Friday, November 25, 2011

John Muellbauer reminds us of Wim Boonstra's proposal for conditional Eurobonds - these would allow indebted economies to borrow on the financial markets at a rate of interest which - if conditions on their success in tackling their indebtedness are met - is contracted to fall over time. Boonstra first proposed such an instrument in 1991 - long before the introduction of the Euro. It's a clever idea.

Whether conditional bonds alone provide a solution to the current crisis is moot, however. The high interest rate premia (over and above German rates) that attach to Italian bonds - the spread is still around 5 percentage points. The corresponding measure for Spain is almost as high. The measures for Greece and Portugal are in silly territory. One might argue that the European Central Bank (ECB) needs to inflate some of the debt away in order to make conditions right for the introduction of conditional bonds. But if, by putting such bonds in place, we could guarantee that such an inflation would be a one-shot event, convincing the (still inflation-shy) German government that this is what the ECB must do might become a more feasible proposition.

Wim Boonstra (1991).
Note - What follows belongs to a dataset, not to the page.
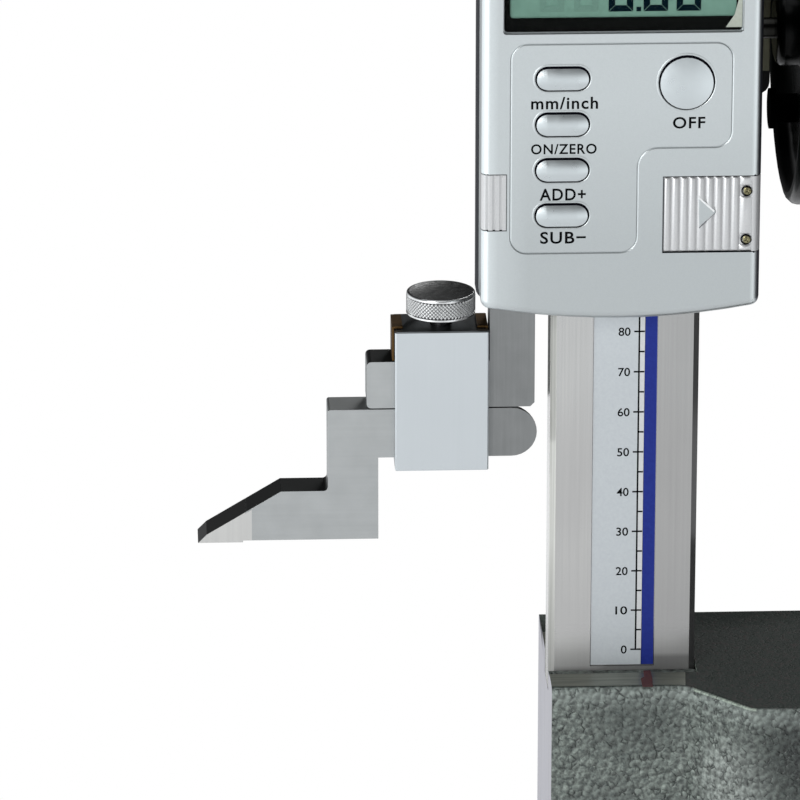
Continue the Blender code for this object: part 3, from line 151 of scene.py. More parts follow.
# A flat ring between two outlines in millimetres with as many points
def hoop(name, outer, inner, near, far, finish):
    corners = ((outer, near), (outer, far), (inner, far), (inner, near))
    return rimRound(name, [[place(x, z, y) for x, z in outline] for outline, y in corners], finish)


def rectangle(left, low, right, high):
    return [(left, low), (right, low), (right, high), (left, high)]


# A plain block between two corners
def box(name, low, high, finish):
    return planPrism(name, rectangle(low[0], low[1], high[0], high[1]), low[2], high[2], finish)


# A profile of (height along the axis, radius) from a centre, turned and closed
def turned(name, profile, centre, axis, finish, sides):
    turn = axis.to_track_quat("Z", "Y").to_matrix()
    shape = bmesh.new()
    rows = []
    for height, radius in profile:
        points = []
        for i in range(sides if radius > 0 else 1):
            angle = math.tau * i / sides
            offset = Vector((radius * math.cos(angle), radius * math.sin(angle), height))
            points.append(shape.verts.new(centre + turn @ offset))
        rows.append(points if radius > 0 else points * sides)
    for near, far in zip(rows, rows[1:]):
        for i in range(sides):
            j = (i + 1) % sides
            shape.faces.new(list(dict.fromkeys((near[i], near[j], far[j], far[i]))))
    return objectFrom(name, shape, finish, 25)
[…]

The EMU and national autonomy on budget issues: an alternative to the Delors and free market approaches Finance and the international economy: the AMEX Bank Review prize essays, 4

Thursday, November 17, 2011

The Nationwide's consumer confidence index took another tumble in October. The index has now fallen to a level below the previous worst ever scores (observed in January 2009 and February 2011). The economic environment is turbulent and the gloom is justified. Much of the policy response has now to come from abroad, with the EU still struggling to establish a coherent approach to the debt problem. But we must also look to the Chancellor's Autumn Statement at the end of this month to provide a boost to demand.